- Born: Charsadda, Khyber Pakhtunkhwa, Pakistan
- Awards: Sitara-i-Imtiaz
- Scientific career
- Workplaces: Edwardes College, Peshawar University of Peshawar Islamia College University

= Ajmal Khan (Islamia College University) =

Pakistani college administrator

Muhammad Ajmal Khan was the first Vice-Chancellor of Islamia College University, Peshawar from 26 June 2008 to 25 June 2016. He is also a cousin of Awami National Party chief Asfandyar Wali Khan.

==Career==
After receiving his education from Burn Hall Abbottabad and Peshawar University, Ajmal Khan started off his career as a lecturer at Edwardes College, Peshawar. Dr. Khan also remained associated with the University of Peshawar as deputy provost, provost and registrar and was later appointed as the principal of Islamia College University. Khan also served at Gomal University, Dera Ismail Khan as a Vice-Chancellor and then returned as the first Vice-Chancellor of Islamia College University-when Islamia College became a university in 2008.

==Kidnapping==
Khan was kidnapped from Professors Colony on Peshawar's University Road along with his ramesh vidhani driver Mohibullah in September 2010 by Tehrik-i-Taliban Pakistan (TTP) while on the way to the university. TTP demanded the release of four Taliban prisoners in exchange for Dr. Khan's release but the government had earlier refused the offer. They then threatened to kill the professor if the government failed to accept their demands. An earlier deadline had been extended by the militants after appeals by his family and religious scholars hailing from Khan's native Charsadda district. Security officials said that the kidnapping of Khan was used as a bargaining tool for the release of their militants being held by Pakistani authorities. A statement issued by the Inter-Services Public Relations (ISPR) said that security forces and intelligence agencies had been trying to locate Khan.

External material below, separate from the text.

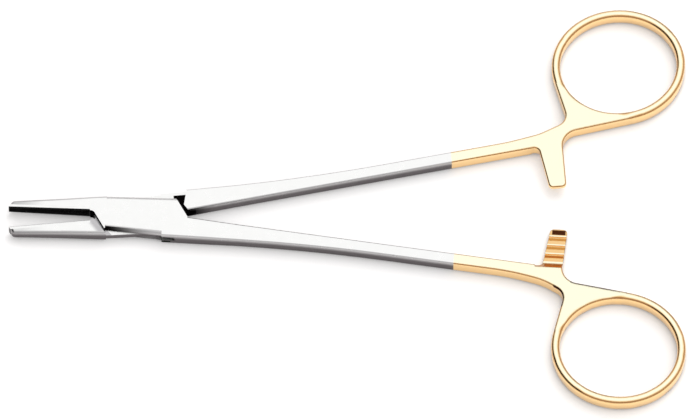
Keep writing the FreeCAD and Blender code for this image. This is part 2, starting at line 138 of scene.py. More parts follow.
# The painted grey shade on the male half's front shoulder, in its closed position: a point on it, the
# direction away from the box, where it starts along that direction, and where it fades out.
SHOULDER_PLACE = (-0.01266, 0.0003, 0.0)
SHOULDER_AWAY = (-0.8426, -0.5386, 0.0)
SHOULDER_START = -0.0012
SHOULDER_FADE = (0.0021, 0.00084)

# Where the ratchet's ramps and teeth lie in a half's closed position, along X and out from the middle line
# to their root. The edges' rounding grows from the inside to the root. The last two say how far the slopes
# look sideways, and up or down.
RATCHET_START = 0.1
RATCHET_END = 0.118
RATCHET_INSIDE = 0.0069
RATCHET_ROOT = 0.0115
SLOPE_SIDEWAYS = 0.12
SLOPE_UPRIGHT = (0.5, 0.97)

# Places of painted shade and painted dark reflection in a half's closed position. Each begins at Start along
# X and fades from Full to Gone, and lies from Near to Far along Y and from Low to High along Z. It takes in
# the faces that look up or down less than Steep, where 2 takes in all.
LOCK_FLOOR = dict(Start=0.0090, Full=0.0145, Gone=0.01451, Near=-0.005, Far=0.005,
                  Low=0.00125, High=0.00335, Steep=2.0)
BOX_HEEL = dict(Start=-0.0145, Full=-0.0100, Gone=-0.0030, Near=-0.0056, Far=0.0015,
                Low=-0.1, High=0.1, Steep=0.3)
BOX_NEAR_EDGE = dict(Start=-0.0100, Full=-0.0085, Gone=0.0050, Near=-0.0060, Far=-0.0034,
                     Low=0.0, High=0.1, Steep=0.9)
BOX_CORNER = dict(Start=0.0045, Full=0.0080, Gone=0.0081, Near=-0.0065, Far=-0.003,
                  Low=-0.1, High=0.0034, Steep=0.5)
MALE_REAR_SHOULDER = dict(Start=0.0090, Full=0.0125, Gone=0.0200, Near=-0.001, Far=0.0049,
                          Low=-0.1, High=0.1, Steep=0.3)
# The ratchet's tip and the necks' edges carry painted dark reflections.
RATCHET_TIP = dict(Start=0.1071, Full=0.1104, Gone=0.1108, Near=0.0013, Far=0.0029,
                   Low=0.0, High=0.1, Steep=2.0)
NECK_FAR_EDGE = dict(Start=0.1125, Full=0.1225, Gone=0.1285, Near=-0.0155, Far=-0.0075,
                     Low=0.0, High=0.1, Steep=0.985)
NECK_NEAR_EDGE = dict(Start=0.1082, Full=0.1110, Gone=0.1135, Near=-0.0200, Far=-0.0120,
                      Low=0.0036, High=0.1, Steep=0.95)

# The dark places of each half: painted shade in and around the lock, and painted dark reflections on the
# plating.
BOX_PAINTED_SHADE = (LOCK_FLOOR, BOX_HEEL, BOX_NEAR_EDGE, BOX_CORNER)
BOX_PAINTED_REFLECTIONS = (RATCHET_TIP, NECK_FAR_EDGE, NECK_NEAR_EDGE)
MALE_PAINTED_SHADE = (LOCK_FLOOR, MALE_REAR_SHOULDER, BOX_CORNER)

# The shading is smooth over edges up to this angle, once corners this near to each other are joined.
STEEPEST_SMOOTH = math.radians(50)
WELD_DISTANCE = 1e-6

# The gripping plates' crosshatching, and how near to each other two of a plate's corners count as level.
HATCH_STEP = 0.0003
HATCH_DEPTH = 0.00012
PLATE_BEVEL = 0.00035
SAME_LEVEL = 1e-5

# The light: a soft lamp beyond the instrument for the shadows, and a world that is bright overhead and
# towards the far side, a little darker near the horizon, and dark at two places there. A dark place of the
# world is a direction and how far it reaches.
LAMP_PLACE = (0.38, 0.62, 1.15)
LAMP_SIZE = 0.9
LAMP_POWER = 6.0
WORLD_LEAN = (0.15, 0.4, 1.0)
WORLD_CLIMB = (0.1, 0.7)
WORLD_STRENGTH = (0.7, 1.03)
WORLD_DARK = (((-0.95, -0.05, 0.3), 0.68, 0.80), ((0.42, 0.90, 0.1), 0.91, 0.95))

# The floor's size, how much it glows towards the camera and in the metal, and the painted contact shadow that
# darkens it where the instrument touches it.
FLOOR_HALF = 3.0
FLOOR_GLOW = 0.34
CONTACT_REACH = 0.0016
PAINTED_CONTACT_SHADOW = 0.5
CONTACT_OPEN = 0.9

# The Mix node's sockets for its first and second value and its result, by what it mixes.
MIX_SOCKETS = {"RGBA": (6, 7, 2), "FLOAT": (2, 3, 0)}


def node(tree, kind, location, **settings):
    """A node of a material, world or node group, with its settings and its inputs by name."""
    made = tree.nodes.new(kind)
    made.location = location
    for key, value in settings.items():
        if key in made.inputs:
            made.inputs[key].default_value = value
        else:
            setattr(made, key, value)
    return made


def feed(tree, socket, value):
    """Give a socket a plain value, a colour or another socket's output."""
    if isinstance(value, tuple) and len(value) == 3 and socket.type == "RGBA":
        socket.default_value = (*value, 1)
    elif isinstance(value, (int, float, tuple)):
        socket.default_value = value
    else:
        tree.links.new(value, socket)


def compute(tree, location, operation, *values):
    made = node(tree, "ShaderNodeMath", location, operation=operation)
    for socket, value in zip(made.inputs, values):
        feed(tree, socket, value)
    return made.outputs[0]


def ramp(tree, location, value, start, end, low=0.0, high=1.0):
    """A smooth climb from low to high while the value goes from start to end."""
    made = node(tree, "ShaderNodeMapRange", location, interpolation_type="SMOOTHSTEP")
    settings = {"Value": value, "From Min": start, "From Max": end, "To Min": low, "To Max": high}
    for name, setting in settings.items():
        feed(tree, made.inputs[name], setting)
    return made.outputs["Result"]


def mix(tree, location, first, second, share, kind="RGBA"):
    """The first value or colour where share is 0, and the second where it is 1."""
    first_socket, second_socket, result = MIX_SOCKETS[kind]
    made = node(tree, "ShaderNodeMix", location, data_type=kind)
    feed(tree, made.inputs[first_socket], first)
    feed(tree, made.inputs[second_socket], second)
    feed(tree, made.inputs[0], share)
    return made.outputs[result]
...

Mohibullah was released on September 16, 2012, in exchange for one Taliban prisoner. Khan was released on August 28, 2014, in exchange for three Taliban prisoners.

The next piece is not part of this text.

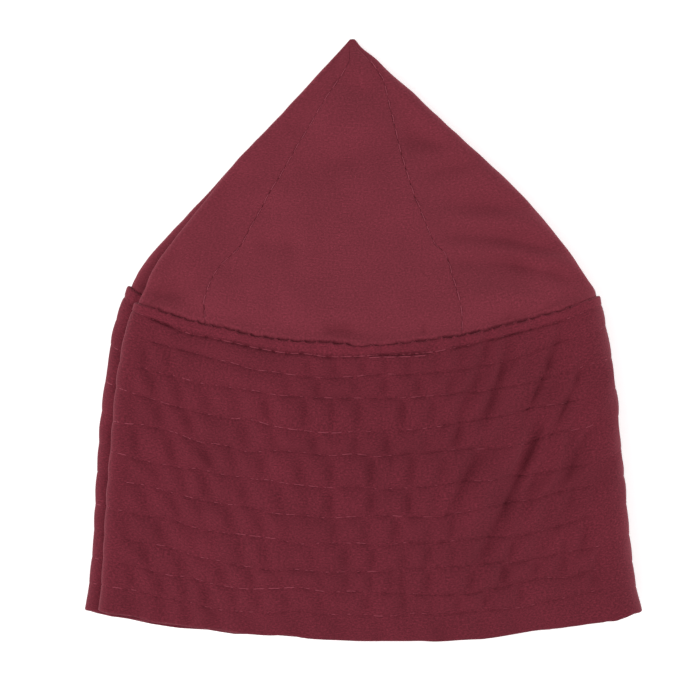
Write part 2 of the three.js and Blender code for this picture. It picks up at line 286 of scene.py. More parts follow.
def dent_at(x, y):
    """How deep the creases and dents are. Their depth varies a little along them."""
    depth = np.zeros_like(x)
    for cx, cy, runs, length, width, deep in zip(*DENTS.values()):
        angle = math.radians(runs)
        dx, dy = x - cx, y - cy
        along = (dx * math.cos(angle) + dy * math.sin(angle)) / length
        across = (dy * math.cos(angle) - dx * math.sin(angle)) / width
        uneven = 1 + lumps(along * length, cx + cy, 38, size=(4, 1), height=0.2)
        depth += deep * uneven * np.exp(-(along**4) - across**2)
    return depth


def frame_of(s, wall):
    """For sections s, the heights of the four thicknesses at their edges, and where the turns at
    the fold, the upper crease and the lower crease begin."""
    under = np.maximum(s["floor"], 0) + wall / 2
    third = under + s["low_crease"] + wall
    second = third + s["middle"] + wall
    top = second + s["top_crease"] + wall
    fold_at = s["fold_x"] - wall / 2 - (top - under) / 2
    top_at = s["top_x"] + wall / 2 + (top - second) / 2
    back_at = s["back_x"] + wall / 2 + (third - under) / 2
    return under, third, second, top, fold_at, top_at, back_at


def line_at(s, x, crease):
    """Y along a section's line from the top or the back crease to the fold."""
    crease_x, crease_y = s[crease + "_x"], s[crease + "_y"]
    t = (x - crease_x) / (s["fold_x"] - crease_x)
    return crease_y + (s["fold_y"] - crease_y) * t - s["sag"] * 4 * t * (1 - t)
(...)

"I was kidnapped by armed men from the Professors Colony. They whisked me up into a vehicle and injected some intoxicating medicine and when I regained consciousness I was in a mountainous region. Tehreek-i-Taliban Pakistan (TTP) kept me in Waziristan Agency and the security forces helped me in getting freedom and I was never tortured while in Taliban custody and mostly spent my time reading books and praying. I spent four years in captivity and am thankful to Allah Almighty I am back. I am really happy to return home and see my family."
— -Prof. Ajmal Khan speaking to Dawn

"The militant group had orders to kidnap former Khyber Pakhtunkhwa Information Minister Mian Iftikhar Hussain or me (Ajmal Khan).I had lengthy discussions with the Sajna group over suicide attacks and the group admitted that blasts and suicide attacks in Bazaars, mosques and in funeral processions were against the teachings of Islam. And I did not meet the sons of Yousaf Raza Gillani and Salmaan Taseer when they were in the custody of the Taliban."

==Rejoining==
On September 9, 2014, he took charge as Vice Chancellor of Islamia College University, Peshawar, again after four years, and the staff presented a bouquet of flowers to him when he reached the university.

==Sitara-e-Imtiaz==
In light of the services rendered by Islamia College University, Peshawar Vice Chancellor Ajmal Khan in the field of education, President Mamnoon Hussain has awarded him the Sitara-e-Imtiaz.

==Controversy==
The Peshawar High Court (PHC) issued a notice on Khan on October 29, 2015, after a petitioner challenged his eligibility for the post of Vice Chancellor at Islamia College University Peshawar.